Our activities in this area will be under constant evaluation and reassessment as we seek constant improvement. Maximum attention is given to product quality, as defined by durability, minimum use of natural resources (including materials, raw energy, and transport), multi-functionalism, non-obsolescence, and the kind of beauty that emerges from absolute suitability to task. Concern over transitory fashion trends is specifically not a corporate value.
The board and management recognize that successful communities are part of a sustainable environment. We consider ourselves to be an integral part of communities that also include our employees, the communities in which we live, our suppliers and customers. We recognize our responsibilities to all these relationships and make our decisions with their general benefit in mind. It is our policy to employ people who share the fundamental values of this corporation, while representing cultural and ethnic diversity. Without giving its achievement primacy, we seek to profit on our activities. However, growth and expansion are values not basic to this corporation.
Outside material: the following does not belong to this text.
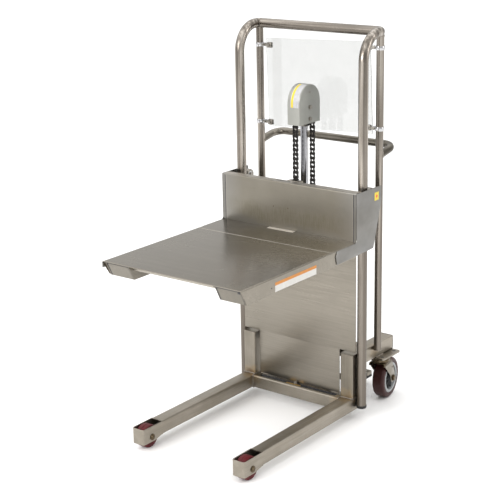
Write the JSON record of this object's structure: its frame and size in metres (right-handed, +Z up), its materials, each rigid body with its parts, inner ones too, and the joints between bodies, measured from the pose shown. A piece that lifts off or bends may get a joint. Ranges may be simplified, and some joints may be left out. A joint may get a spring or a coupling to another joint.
{
  "type": "hydraulic platform lift truck",
  "caption": "Stainless walk-behind lift truck: foot-pumped ram and roller chain raise a flat platform on a twin-tube mast with straddle legs, load wheels and swivel casters.",
  "frame": {"origin": "floor level, at the middle of the machine's width and length", "axes": "+Z up, +Y from the platform towards the operator's handle, +X to the right when facing the mast from the platform"},
  "size_m": [0.5726, 1.015, 1.3687],
  "materials": {
    "stainless": "brushed tube and box section with heat-tinted welds",
    "stainless_sheet": "satin mill-finish folded sheet",
    "chrome": "ground and polished",
    "chain_steel": "dark oiled roller chain",
    "ram_paint": "black enamel",
    "caster_tread": "maroon polyurethane, satin",
    "load_wheel": "red polyurethane, satin",
    "wheel_hub": "grey moulded hub",
    "black_rubber": "moulded",
    "bronze": "cast and tarnished",
    "clear_sheet": "clear polycarbonate",
    "label": "blank two-tone film"
  },
  "bodies": {
    "frame": {"mast_tube_left": "stainless", "mast_tube_right": "stainless", "rear_tube_left": "stainless", "rear_tube_right": "stainless", "leg_left": "stainless", "leg_right": "stainless", "load_axle_left": "stainless", "load_axle_right": "stainless", "mast_post_left": "stainless", "mast_post_right": "stainless", "rear_beam_left": "stainless", "rear_beam_right": "stainless", "caster_plate_left": "stainless_sheet", "caster_plate_right": "stainless_sheet", "mast_top_bar": "stainless", "push_handle": "stainless", "front_panel": "stainless_sheet", "front_cross_member": "stainless", "rear_tie_member": "stainless", "ram_base_plate": "stainless", "ram_foot_block": "bronze", "ram_barrel": "ram_paint", "ram_strap": "stainless", "pump_block": "ram_paint", "release_valve": "ram_paint", "rear_chain_run": "chain_steel", "clear_shield": "clear_sheet", "shield_clamp_left_lower": "stainless", "shield_clamp_left_upper": "stainless", "shield_clamp_right_lower": "stainless", "shield_clamp_right_upper": "stainless"},
    "carriage": {"platform_deck": "stainless_sheet", "deck_channel_left": "stainless_sheet", "deck_channel_right": "stainless_sheet", "side_plate_left": "stainless_sheet", "side_plate_right": "stainless_sheet", "back_plate": "stainless_sheet", "chain_anchor": "stainless", "front_chain_run_1": "chain_steel"},
    "ram_head": {"ram_rod": "chrome", "head_yoke": "stainless", "head_cap": "stainless_sheet", "chain_over_sprocket": "chain_steel"},
    "sprocket": {"chain_sprocket": "chain_steel"},
    "chain_run_2": {"front_chain_run_2": "chain_steel"},
    "chain_run_3": {"front_chain_run_3": "chain_steel"},
    "chain_run_4": {"front_chain_run_4": "chain_steel"},
    "caster_left": {"caster_fork_left": "stainless_sheet"},
    "caster_wheel_left": {"caster_wheel_left": "caster_tread"},
    "load_wheel_left": {"load_wheel_left": "load_wheel"},
    "upper_roller_left": {"upper_roller_left": "chrome"},
    "lower_roller_left": {"lower_roller_left": "chrome"},
    "caster_right": {"caster_fork_right": "stainless_sheet"},
    "caster_wheel_right": {"caster_wheel_right": "caster_tread"},
    "load_wheel_right": {"load_wheel_right": "load_wheel"},
    "upper_roller_right": {"upper_roller_right": "chrome"},
    "lower_roller_right": {"lower_roller_right": "chrome"},
    "pump_pedal": {"pump_pedal_arm": "stainless", "pump_pedal_tread": "black_rubber"},
    "release": {"release_lever": "stainless"}
  },
  "joints": [
    {"name": "carriage_lift", "type": "slide", "parent": "frame", "child": "carriage", "axis": [0, 0, 1], "range_m": [-0.508, 0.254]},
    {"name": "ram_lift", "type": "slide", "parent": "frame", "child": "ram_head", "axis": [0, 0, 1], "range_m": [-0.254, 0.127]},
    {"name": "chain_run_2_travel", "type": "slide", "parent": "frame", "child": "chain_run_2", "axis": [0, 0, 1], "range_m": [-0.4445, 0.22225]},
    {"name": "chain_run_3_travel", "type": "slide", "parent": "frame", "child": "chain_run_3", "axis": [0, 0, 1], "range_m": [-0.381, 0.1905]},
    {"name": "chain_run_4_travel", "type": "slide", "parent": "frame", "child": "chain_run_4", "axis": [0, 0, 1], "range_m": [-0.3175, 0.15875]},
    {"name": "sprocket_spin", "type": "hinge", "parent": "ram_head", "child": "sprocket", "pos_m": [0, 0.226, 1.089], "axis": [1, 0, 0], "range_deg": [-145, 289]},
    {"name": "upper_roller_left_spin", "type": "hinge", "parent": "carriage", "child": "upper_roller_left", "pos_m": [-0.257, 0.2385, 0.816], "axis": [1, 0, 0], "range_deg": [-1535, 770]},
    {"name": "lower_roller_left_spin", "type": "hinge", "parent": "carriage", "child": "lower_roller_left", "pos_m": [-0.257, 0.1665, 0.644], "axis": [1, 0, 0], "range_deg": [-770, 1535]},
    {"name": "upper_roller_right_spin", "type": "hinge", "parent": "carriage", "child": "upper_roller_right", "pos_m": [0.257, 0.2385, 0.816], "axis": [1, 0, 0], "range_deg": [-1535, 770]},
    {"name": "lower_roller_right_spin", "type": "hinge", "parent": "carriage", "child": "lower_roller_right", "pos_m": [0.257, 0.1665, 0.644], "axis": [1, 0, 0], "range_deg": [-770, 1535]},
    {"name": "caster_swivel_left", "type": "hinge", "parent": "frame", "child": "caster_left", "pos_m": [-0.222, 0.3825, 0.165], "axis": [0, 0, 1], "continuous": true},
    {"name": "caster_wheel_spin_left", "type": "hinge", "parent": "caster_left", "child": "caster_wheel_left", "pos_m": [-0.21449, 0.42991, 0.075], "axis": [0.9877, -0.1564, 0], "continuous": true},
    {"name": "load_wheel_spin_left", "type": "hinge", "parent": "frame", "child": "load_wheel_left", "pos_m": [-0.2134, -0.409, 0.04], "axis": [1, 0, 0], "continuous": true},
    {"name": "caster_swivel_right", "type": "hinge", "parent": "frame", "child": "caster_right", "pos_m": [0.222, 0.3825, 0.165], "axis": [0, 0, 1], "continuous": true},
    {"name": "caster_wheel_spin_right", "type": "hinge", "parent": "caster_right", "child": "caster_wheel_right", "pos_m": [0.21449, 0.42991, 0.075], "axis": [0.9877, 0.1564, 0], "continuous": true},
    {"name": "load_wheel_spin_right", "type": "hinge", "parent": "frame", "child": "load_wheel_right", "pos_m": [0.2134, -0.409, 0.04], "axis": [1, 0, 0], "continuous": true},
    {"name": "pump_pedal_hinge", "type": "hinge", "parent": "frame", "child": "pump_pedal", "pos_m": [0.09, 0.2465, 0.12], "axis": [1, 0, 0], "range_deg": [-3, 24]},
    {"name": "release_lever_hinge", "type": "hinge", "parent": "frame", "child": "release", "pos_m": [-0.081, 0.2325, 0.128], "axis": [1, 0, 0], "range_deg": [-15, 0], "stiffness_Nm_per_rad": 1.2, "springref_deg": 20.05}
  ],
  "couplings": [
    {"joint": "ram_lift", "follows": "carriage_lift", "ratio": 0.5},
    {"joint": "chain_run_2_travel", "follows": "carriage_lift", "ratio": 0.875},
    {"joint": "chain_run_3_travel", "follows": "carriage_lift", "ratio": 0.75},
    {"joint": "chain_run_4_travel", "follows": "carriage_lift", "ratio": 0.625},
    {"joint": "sprocket_spin", "follows": "carriage_lift", "rad_per_m": -9.8948},
    {"joint": "upper_roller_left_spin", "follows": "carriage_lift", "rad_per_m": 52.632},
    {"joint": "lower_roller_left_spin", "follows": "carriage_lift", "rad_per_m": -52.632},
    {"joint": "upper_roller_right_spin", "follows": "carriage_lift", "rad_per_m": 52.632},
    {"joint": "lower_roller_right_spin", "follows": "carriage_lift", "rad_per_m": -52.632}
  ]
}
To help mitigate any negative environmental consequences of our business activity, we impose on ourselves an annual tax of 1 percent of our gross sales, or 10 percent of profits, whichever is greater. All proceeds of this tax are granted to local community and environmental activism. At all levels of operation—board, management, and staff—Patagonia encourages proactive stances that reflect our values. These include activities that influence the larger corporate community to also adjust its values and behavior, and that support, through activism and financially, grassroots and national campaigners who work to solve the current environmental and social crisis.
In our internal operations, top management will work as a group, and with maximum transparency. This includes an “open book” policy that enables employees easy access to decisions, within normal boundaries of personal privacy and “trade secrecy.” At all levels of corporate activity, we encourage open communications, a collaborative atmosphere, and maximum simplicity, while we simultaneously seek dynamism and innovation.—Y.C.”